We will now analyze this data by taking the total stats of the players and finding the proportion between that and the value of their contracts. Soccer players such as Lionel Messi and Kylian Mbappe have been given exuberant amounts of money in their respective contracts with their teams. Finding the proportion of their total stats to the value of their contracts will give us the insight to determine whether the amount of money in a players contract reflect how well they’ll perform.

fifaplayer_data1$Value <- as.numeric(gsub("[^0-9.]", "", fifaplayer_data1$Value))

fifaplayer_data1$Total.Stats <- as.numeric(fifaplayer_data1$Total.Stats)

fifaplayer_data1$Proportion <- fifaplayer_data1$Total.Stats / fifaplayer_data1$Value

complete_rows <- complete.cases(fifaplayer_data1[, c("Total.Stats", "Value")])

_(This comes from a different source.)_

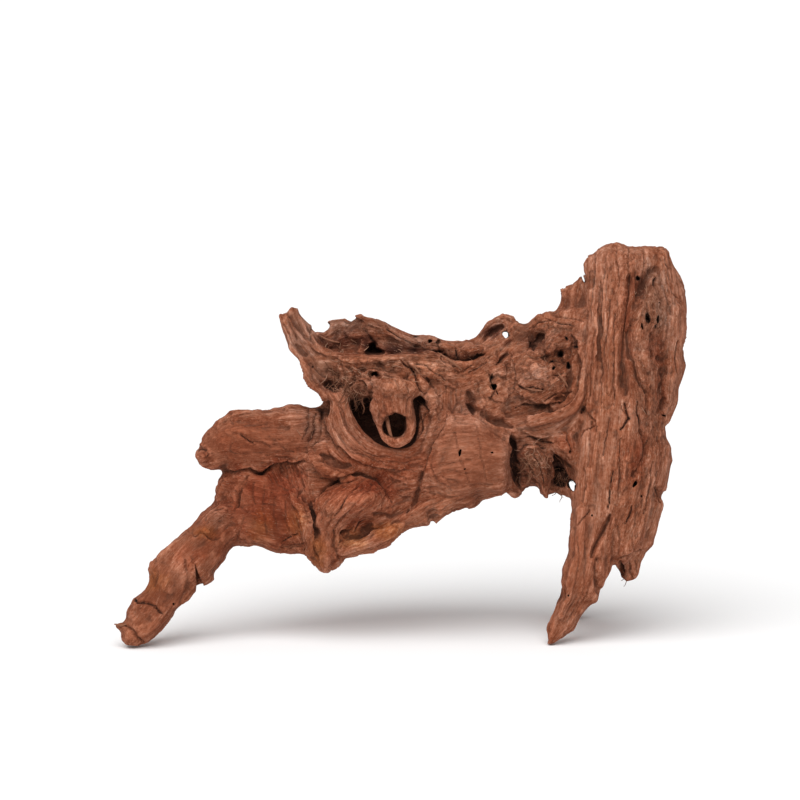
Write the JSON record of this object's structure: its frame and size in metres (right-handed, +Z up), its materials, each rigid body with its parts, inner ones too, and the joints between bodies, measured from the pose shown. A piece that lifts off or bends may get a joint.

We first summarize the data and can see that the average total stats of players is a score of 1595. This will help us better gauge a players performance just by taking an initial look at it. We complete this by creating a scatter plot to visualize the value of contracts in comparison with that players stats performance on fifa”

summary(fifaplayer_data1$`Total.Stats`)
##    Min. 1st Qu.  Median    Mean 3rd Qu.    Max. 
##     747    1452    1627    1595    1781    2316
ggplot(fifaplayer_data1[complete_rows,], aes(x = Total.Stats, y = Value)) +
  geom_point() +
  labs(title = "Proportion of Total Stats to Contract Value",
       x = "Total Stats",
       y = "Contract Value (in millions)")

Conclusion

Based on the analysis of the dataset, a positive correlation exists between high contract values and high player statistics in FIFA. However, a negative correlation is not observed; players with high statistics do not necessarily have high contract values. This suggests that while player performance is a significant factor influencing contract value, it is not the sole determinant. Other factors, such as a player’s previous league experience, media exposure, and early career trajectory (e.g., child prodigy status), potentially influence contract values to a significant degree. This finding highlights the multi-faceted nature of contract valuation in professional sports, where on-field performance interacts with various external factors to determine a player’s financial worth.